Data shown
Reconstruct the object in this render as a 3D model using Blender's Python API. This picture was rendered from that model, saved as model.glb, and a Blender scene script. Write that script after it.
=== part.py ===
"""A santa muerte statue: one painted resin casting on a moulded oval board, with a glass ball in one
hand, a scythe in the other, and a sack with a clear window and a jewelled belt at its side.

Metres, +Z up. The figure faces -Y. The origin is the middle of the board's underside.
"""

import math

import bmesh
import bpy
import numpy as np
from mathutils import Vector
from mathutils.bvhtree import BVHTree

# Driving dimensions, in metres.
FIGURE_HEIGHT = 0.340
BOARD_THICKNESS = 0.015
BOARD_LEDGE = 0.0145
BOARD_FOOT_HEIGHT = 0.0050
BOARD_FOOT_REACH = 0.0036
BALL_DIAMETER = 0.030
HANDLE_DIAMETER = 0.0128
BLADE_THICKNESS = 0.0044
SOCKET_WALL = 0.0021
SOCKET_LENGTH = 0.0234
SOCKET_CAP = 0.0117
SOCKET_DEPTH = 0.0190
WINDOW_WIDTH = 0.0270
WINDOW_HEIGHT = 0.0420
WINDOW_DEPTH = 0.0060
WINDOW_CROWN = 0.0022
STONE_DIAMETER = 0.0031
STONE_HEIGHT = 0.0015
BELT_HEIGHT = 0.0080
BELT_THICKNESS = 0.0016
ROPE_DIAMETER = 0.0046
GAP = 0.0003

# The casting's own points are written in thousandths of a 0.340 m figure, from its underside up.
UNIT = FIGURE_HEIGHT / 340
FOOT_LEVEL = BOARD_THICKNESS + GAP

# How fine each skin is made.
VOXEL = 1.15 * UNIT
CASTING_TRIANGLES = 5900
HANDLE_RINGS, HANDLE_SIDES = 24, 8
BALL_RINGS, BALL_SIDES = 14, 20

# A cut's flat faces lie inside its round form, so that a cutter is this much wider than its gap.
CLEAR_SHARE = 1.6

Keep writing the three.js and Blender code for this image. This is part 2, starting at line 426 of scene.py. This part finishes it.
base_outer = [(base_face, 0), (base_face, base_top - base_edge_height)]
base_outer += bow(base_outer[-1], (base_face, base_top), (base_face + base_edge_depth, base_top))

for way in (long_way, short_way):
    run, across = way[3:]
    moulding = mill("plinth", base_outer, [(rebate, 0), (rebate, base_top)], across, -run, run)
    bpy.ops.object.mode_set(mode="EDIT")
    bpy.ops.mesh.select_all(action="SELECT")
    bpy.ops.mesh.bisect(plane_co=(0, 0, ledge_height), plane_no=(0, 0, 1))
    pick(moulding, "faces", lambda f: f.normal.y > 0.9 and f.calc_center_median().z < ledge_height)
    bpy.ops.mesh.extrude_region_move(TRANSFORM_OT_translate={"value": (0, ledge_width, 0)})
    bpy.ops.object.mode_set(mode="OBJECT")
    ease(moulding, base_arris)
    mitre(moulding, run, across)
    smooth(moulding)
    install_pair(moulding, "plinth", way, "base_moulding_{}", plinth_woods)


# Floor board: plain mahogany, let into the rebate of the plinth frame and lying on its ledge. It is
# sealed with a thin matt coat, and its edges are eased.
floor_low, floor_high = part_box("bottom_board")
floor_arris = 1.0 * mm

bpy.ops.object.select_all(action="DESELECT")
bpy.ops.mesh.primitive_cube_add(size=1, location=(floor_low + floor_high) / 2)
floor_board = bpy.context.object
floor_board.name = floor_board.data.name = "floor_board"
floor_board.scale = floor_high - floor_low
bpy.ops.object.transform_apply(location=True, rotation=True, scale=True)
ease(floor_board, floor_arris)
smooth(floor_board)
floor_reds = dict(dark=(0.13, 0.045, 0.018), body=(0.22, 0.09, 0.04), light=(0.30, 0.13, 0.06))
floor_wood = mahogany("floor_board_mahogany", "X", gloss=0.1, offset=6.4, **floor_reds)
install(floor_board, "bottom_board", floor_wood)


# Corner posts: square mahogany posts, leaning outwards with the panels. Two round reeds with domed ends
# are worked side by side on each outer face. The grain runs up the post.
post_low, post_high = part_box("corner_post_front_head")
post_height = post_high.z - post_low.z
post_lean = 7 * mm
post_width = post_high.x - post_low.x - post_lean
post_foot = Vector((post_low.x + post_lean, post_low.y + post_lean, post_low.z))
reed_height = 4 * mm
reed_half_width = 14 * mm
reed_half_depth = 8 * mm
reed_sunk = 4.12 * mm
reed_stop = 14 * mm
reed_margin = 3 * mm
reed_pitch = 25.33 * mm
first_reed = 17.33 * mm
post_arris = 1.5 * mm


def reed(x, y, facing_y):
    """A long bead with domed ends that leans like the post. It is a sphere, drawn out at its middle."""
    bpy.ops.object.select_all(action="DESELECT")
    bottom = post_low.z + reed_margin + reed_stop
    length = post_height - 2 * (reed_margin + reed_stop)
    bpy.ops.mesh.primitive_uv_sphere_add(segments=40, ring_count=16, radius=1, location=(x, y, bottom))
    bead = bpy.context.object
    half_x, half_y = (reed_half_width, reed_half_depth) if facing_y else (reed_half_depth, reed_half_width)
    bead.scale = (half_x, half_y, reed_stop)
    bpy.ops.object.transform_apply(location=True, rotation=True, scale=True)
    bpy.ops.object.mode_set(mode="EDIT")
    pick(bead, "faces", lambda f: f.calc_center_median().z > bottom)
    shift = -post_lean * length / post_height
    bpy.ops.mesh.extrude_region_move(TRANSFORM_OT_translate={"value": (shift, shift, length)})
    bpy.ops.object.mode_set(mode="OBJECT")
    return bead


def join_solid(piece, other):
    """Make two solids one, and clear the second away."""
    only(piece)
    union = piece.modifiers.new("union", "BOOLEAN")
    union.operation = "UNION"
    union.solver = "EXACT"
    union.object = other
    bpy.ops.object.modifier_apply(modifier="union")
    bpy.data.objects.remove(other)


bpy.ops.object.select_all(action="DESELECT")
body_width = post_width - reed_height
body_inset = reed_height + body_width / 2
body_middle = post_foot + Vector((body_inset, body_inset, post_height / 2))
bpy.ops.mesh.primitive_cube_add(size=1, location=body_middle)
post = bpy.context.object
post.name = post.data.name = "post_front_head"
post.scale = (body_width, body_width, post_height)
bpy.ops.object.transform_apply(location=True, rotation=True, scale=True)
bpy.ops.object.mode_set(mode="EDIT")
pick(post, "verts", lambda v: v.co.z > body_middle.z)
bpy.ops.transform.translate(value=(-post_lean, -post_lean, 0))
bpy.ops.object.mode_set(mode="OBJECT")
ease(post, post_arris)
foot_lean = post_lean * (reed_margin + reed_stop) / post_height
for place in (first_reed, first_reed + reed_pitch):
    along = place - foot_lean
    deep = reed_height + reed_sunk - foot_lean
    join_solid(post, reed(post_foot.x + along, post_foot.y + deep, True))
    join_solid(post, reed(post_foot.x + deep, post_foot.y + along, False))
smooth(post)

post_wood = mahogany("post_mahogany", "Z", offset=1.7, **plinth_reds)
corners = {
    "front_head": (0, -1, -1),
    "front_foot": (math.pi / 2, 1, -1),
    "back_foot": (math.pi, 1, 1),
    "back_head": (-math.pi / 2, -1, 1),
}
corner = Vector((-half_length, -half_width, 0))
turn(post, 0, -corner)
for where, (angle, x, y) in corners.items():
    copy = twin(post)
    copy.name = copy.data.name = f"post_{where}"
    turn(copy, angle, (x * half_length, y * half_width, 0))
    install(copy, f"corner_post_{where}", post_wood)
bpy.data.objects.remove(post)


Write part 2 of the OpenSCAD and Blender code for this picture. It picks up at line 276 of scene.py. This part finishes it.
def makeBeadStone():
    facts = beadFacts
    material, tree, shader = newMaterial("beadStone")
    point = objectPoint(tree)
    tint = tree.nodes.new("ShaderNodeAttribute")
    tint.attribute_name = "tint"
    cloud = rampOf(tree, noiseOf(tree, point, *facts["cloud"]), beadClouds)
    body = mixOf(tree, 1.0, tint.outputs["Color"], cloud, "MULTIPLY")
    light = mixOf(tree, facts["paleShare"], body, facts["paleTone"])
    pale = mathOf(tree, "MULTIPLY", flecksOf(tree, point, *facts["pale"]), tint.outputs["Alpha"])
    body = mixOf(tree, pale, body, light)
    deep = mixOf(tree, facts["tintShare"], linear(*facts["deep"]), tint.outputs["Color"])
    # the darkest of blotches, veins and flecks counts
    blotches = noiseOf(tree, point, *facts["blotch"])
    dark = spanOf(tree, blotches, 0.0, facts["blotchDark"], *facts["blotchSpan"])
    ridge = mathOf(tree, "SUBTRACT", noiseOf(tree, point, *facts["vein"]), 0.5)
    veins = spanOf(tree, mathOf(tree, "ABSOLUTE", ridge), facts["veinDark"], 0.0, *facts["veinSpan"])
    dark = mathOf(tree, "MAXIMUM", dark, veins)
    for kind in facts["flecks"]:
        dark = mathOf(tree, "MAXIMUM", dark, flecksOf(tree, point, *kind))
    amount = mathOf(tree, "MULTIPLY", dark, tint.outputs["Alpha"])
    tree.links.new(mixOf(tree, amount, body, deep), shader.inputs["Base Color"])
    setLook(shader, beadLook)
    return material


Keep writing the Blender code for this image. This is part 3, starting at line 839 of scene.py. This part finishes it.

The problem
Copy verbatim the line that contains "Keep writing the three.js", the line that contains "floor_arris = 1.0 * mm", and all lines between them.

Complete answer
Keep writing the three.js and Blender code for this image. This is part 2, starting at line 426 of scene.py. This part finishes it.
base_outer = [(base_face, 0), (base_face, base_top - base_edge_height)]
base_outer += bow(base_outer[-1], (base_face, base_top), (base_face + base_edge_depth, base_top))

for way in (long_way, short_way):
    run, across = way[3:]
    moulding = mill("plinth", base_outer, [(rebate, 0), (rebate, base_top)], across, -run, run)
    bpy.ops.object.mode_set(mode="EDIT")
    bpy.ops.mesh.select_all(action="SELECT")
    bpy.ops.mesh.bisect(plane_co=(0, 0, ledge_height), plane_no=(0, 0, 1))
    pick(moulding, "faces", lambda f: f.normal.y > 0.9 and f.calc_center_median().z < ledge_height)
    bpy.ops.mesh.extrude_region_move(TRANSFORM_OT_translate={"value": (0, ledge_width, 0)})
    bpy.ops.object.mode_set(mode="OBJECT")
    ease(moulding, base_arris)
    mitre(moulding, run, across)
    smooth(moulding)
    install_pair(moulding, "plinth", way, "base_moulding_{}", plinth_woods)


# Floor board: plain mahogany, let into the rebate of the plinth frame and lying on its ledge. It is
# sealed with a thin matt coat, and its edges are eased.
floor_low, floor_high = part_box("bottom_board")
floor_arris = 1.0 * mm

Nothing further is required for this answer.